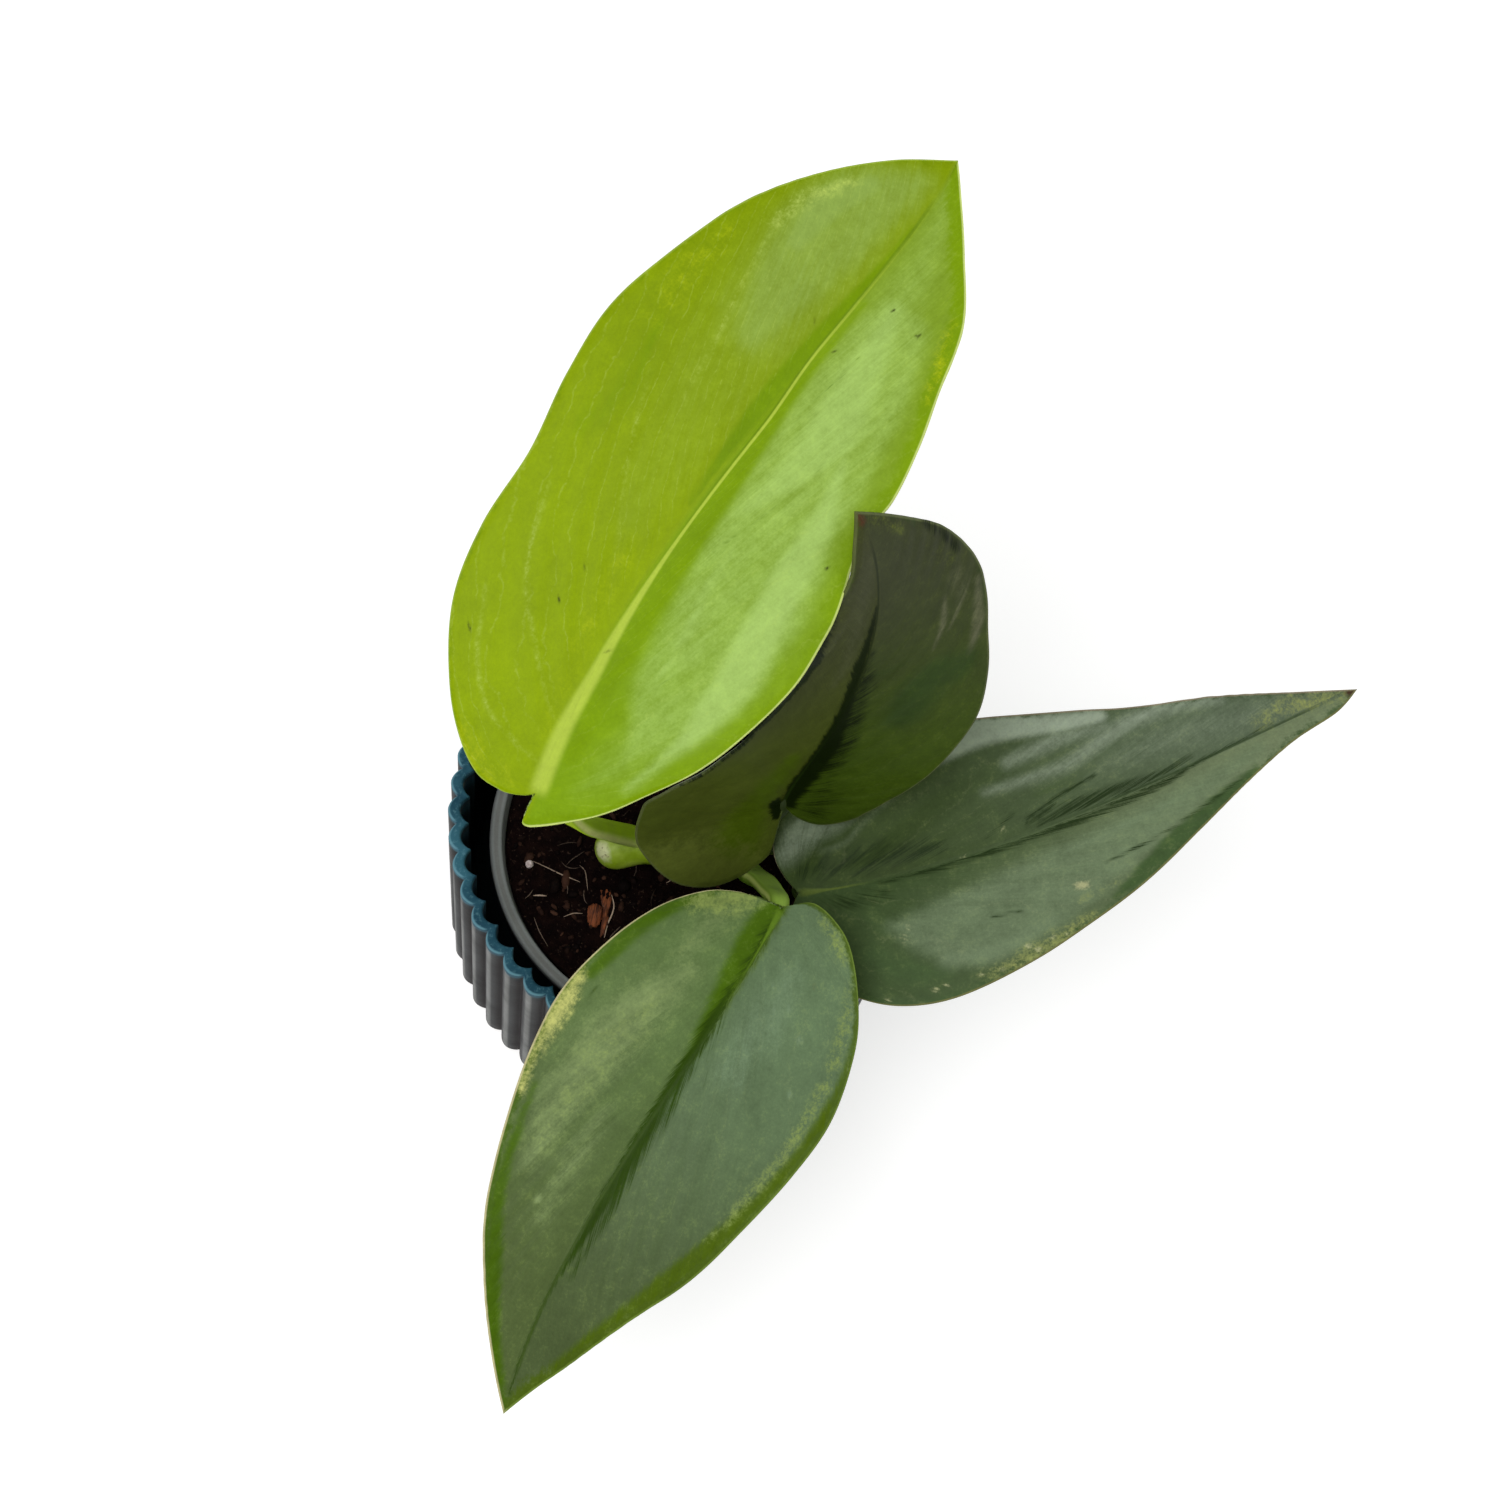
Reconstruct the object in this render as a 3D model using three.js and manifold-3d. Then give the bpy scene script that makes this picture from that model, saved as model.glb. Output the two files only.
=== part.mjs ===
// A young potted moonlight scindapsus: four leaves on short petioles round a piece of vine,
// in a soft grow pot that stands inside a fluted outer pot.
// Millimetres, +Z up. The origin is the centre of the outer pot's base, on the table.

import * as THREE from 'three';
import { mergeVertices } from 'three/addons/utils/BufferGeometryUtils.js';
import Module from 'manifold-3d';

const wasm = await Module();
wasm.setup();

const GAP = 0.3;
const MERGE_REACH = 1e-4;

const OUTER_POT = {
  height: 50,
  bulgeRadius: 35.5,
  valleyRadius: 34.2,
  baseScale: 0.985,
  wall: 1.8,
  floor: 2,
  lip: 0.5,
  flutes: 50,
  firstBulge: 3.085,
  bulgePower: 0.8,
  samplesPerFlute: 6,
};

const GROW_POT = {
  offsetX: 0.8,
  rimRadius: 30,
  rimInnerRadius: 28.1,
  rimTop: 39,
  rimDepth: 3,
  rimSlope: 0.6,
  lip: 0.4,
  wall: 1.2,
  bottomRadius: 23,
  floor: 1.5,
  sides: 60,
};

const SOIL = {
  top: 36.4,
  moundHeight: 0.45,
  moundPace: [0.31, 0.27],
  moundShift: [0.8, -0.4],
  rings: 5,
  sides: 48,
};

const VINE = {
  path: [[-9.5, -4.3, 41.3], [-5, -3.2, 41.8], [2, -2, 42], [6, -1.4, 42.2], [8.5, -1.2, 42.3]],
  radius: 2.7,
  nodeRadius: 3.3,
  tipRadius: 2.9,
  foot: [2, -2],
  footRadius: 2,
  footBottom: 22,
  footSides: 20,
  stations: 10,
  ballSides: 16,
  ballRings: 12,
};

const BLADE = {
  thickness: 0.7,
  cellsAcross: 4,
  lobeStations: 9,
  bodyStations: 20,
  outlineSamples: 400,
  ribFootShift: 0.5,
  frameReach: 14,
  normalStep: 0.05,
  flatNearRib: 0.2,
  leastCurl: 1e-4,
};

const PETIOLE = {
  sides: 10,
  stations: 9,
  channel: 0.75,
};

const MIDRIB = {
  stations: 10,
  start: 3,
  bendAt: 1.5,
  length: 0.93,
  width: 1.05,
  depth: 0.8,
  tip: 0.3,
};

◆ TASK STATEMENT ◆
Copy out the full listing exactly.

◆ EXPECTED OUTPUT ◆
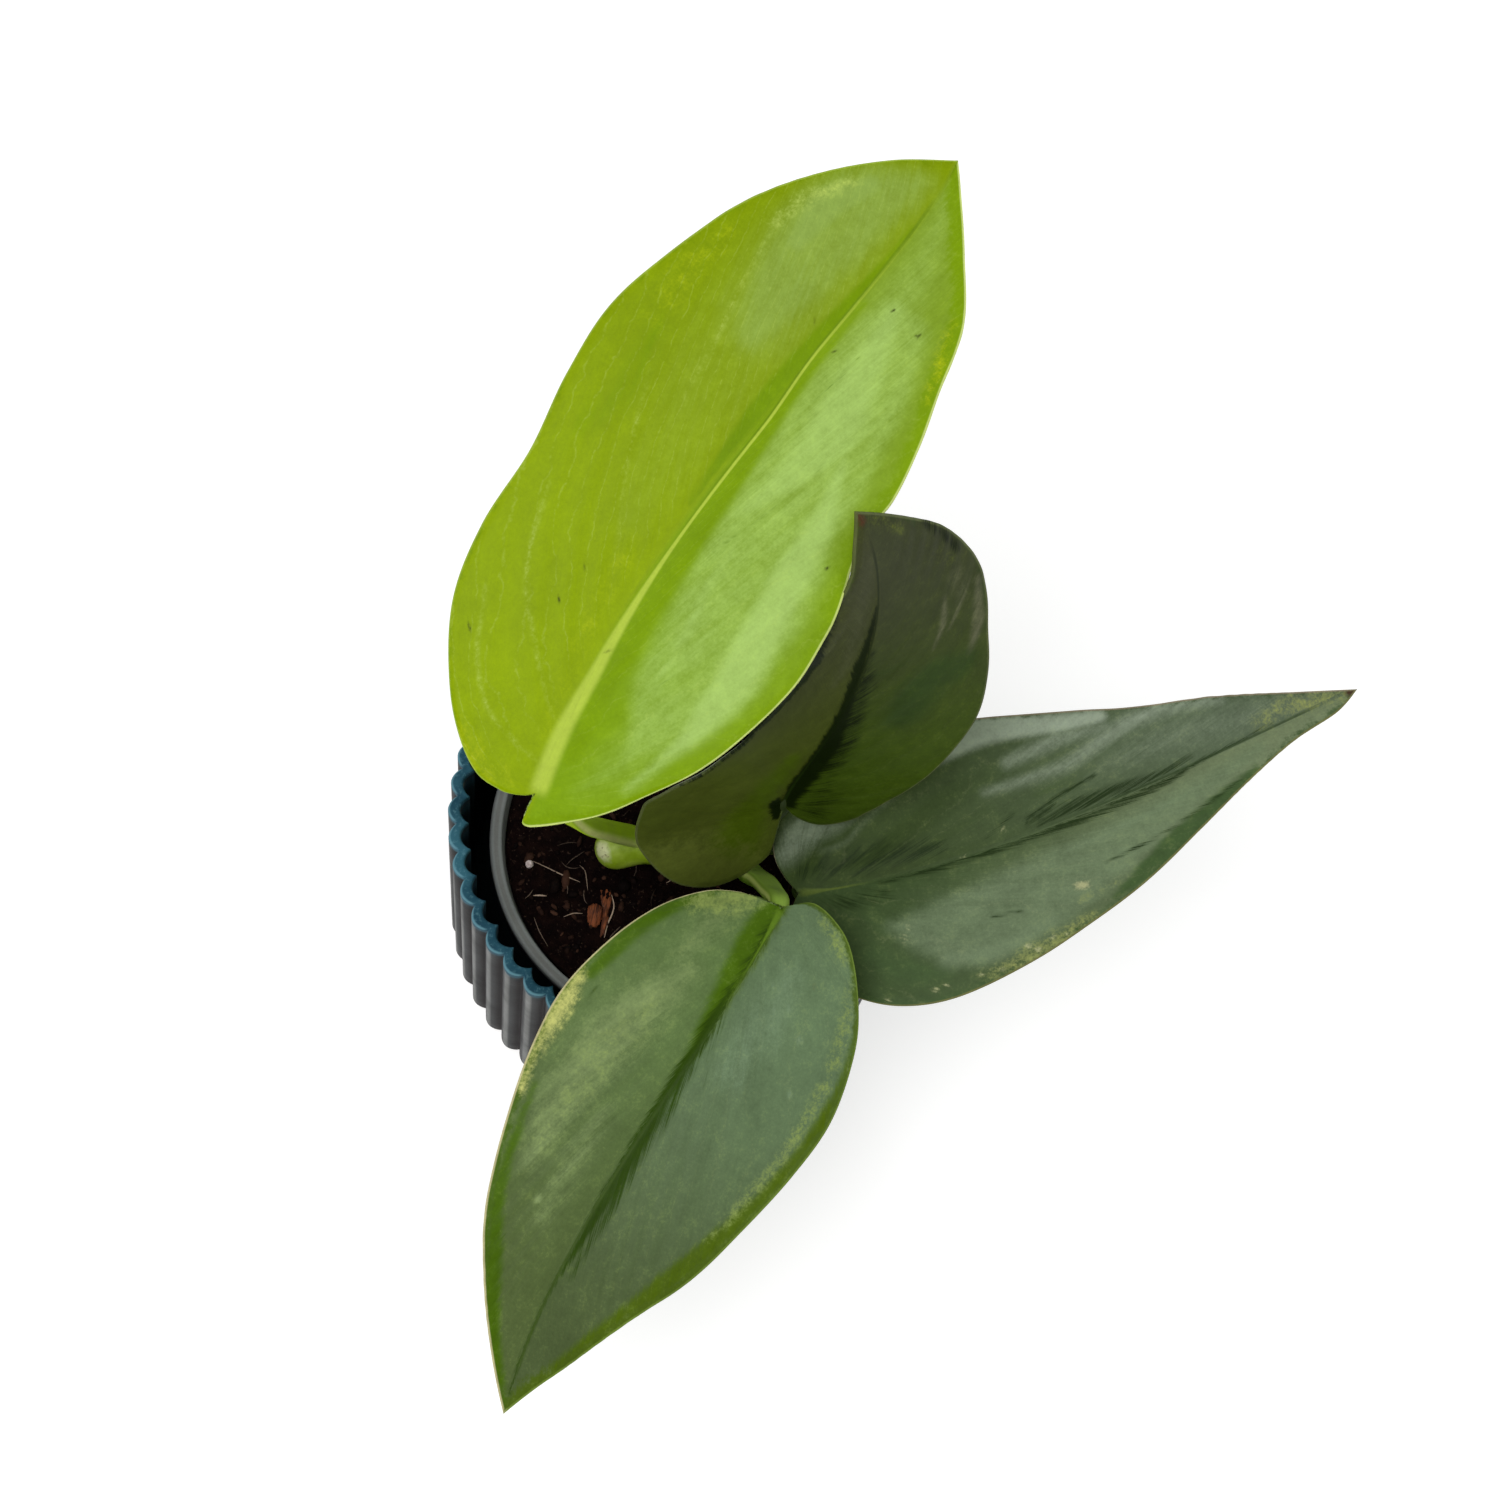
Reconstruct the object in this render as a 3D model using three.js and manifold-3d. Then give the bpy scene script that makes this picture from that model, saved as model.glb. Output the two files only.
=== part.mjs ===
// A young potted moonlight scindapsus: four leaves on short petioles round a piece of vine,
// in a soft grow pot that stands inside a fluted outer pot.
// Millimetres, +Z up. The origin is the centre of the outer pot's base, on the table.

import * as THREE from 'three';
import { mergeVertices } from 'three/addons/utils/BufferGeometryUtils.js';
import Module from 'manifold-3d';

const wasm = await Module();
wasm.setup();

const GAP = 0.3;
const MERGE_REACH = 1e-4;

const OUTER_POT = {
  height: 50,
  bulgeRadius: 35.5,
  valleyRadius: 34.2,
  baseScale: 0.985,
  wall: 1.8,
  floor: 2,
  lip: 0.5,
  flutes: 50,
  firstBulge: 3.085,
  bulgePower: 0.8,
  samplesPerFlute: 6,
};

const GROW_POT = {
  offsetX: 0.8,
  rimRadius: 30,
  rimInnerRadius: 28.1,
  rimTop: 39,
  rimDepth: 3,
  rimSlope: 0.6,
  lip: 0.4,
  wall: 1.2,
  bottomRadius: 23,
  floor: 1.5,
  sides: 60,
};

const SOIL = {
  top: 36.4,
  moundHeight: 0.45,
  moundPace: [0.31, 0.27],
  moundShift: [0.8, -0.4],
  rings: 5,
  sides: 48,
};

const VINE = {
  path: [[-9.5, -4.3, 41.3], [-5, -3.2, 41.8], [2, -2, 42], [6, -1.4, 42.2], [8.5, -1.2, 42.3]],
  radius: 2.7,
  nodeRadius: 3.3,
  tipRadius: 2.9,
  foot: [2, -2],
  footRadius: 2,
  footBottom: 22,
  footSides: 20,
  stations: 10,
  ballSides: 16,
  ballRings: 12,
};

const BLADE = {
  thickness: 0.7,
  cellsAcross: 4,
  lobeStations: 9,
  bodyStations: 20,
  outlineSamples: 400,
  ribFootShift: 0.5,
  frameReach: 14,
  normalStep: 0.05,
  flatNearRib: 0.2,
  leastCurl: 1e-4,
};

const PETIOLE = {
  sides: 10,
  stations: 9,
  channel: 0.75,
};

const MIDRIB = {
  stations: 10,
  start: 3,
  bendAt: 1.5,
  length: 0.93,
  width: 1.05,
  depth: 0.8,
  tip: 0.3,
};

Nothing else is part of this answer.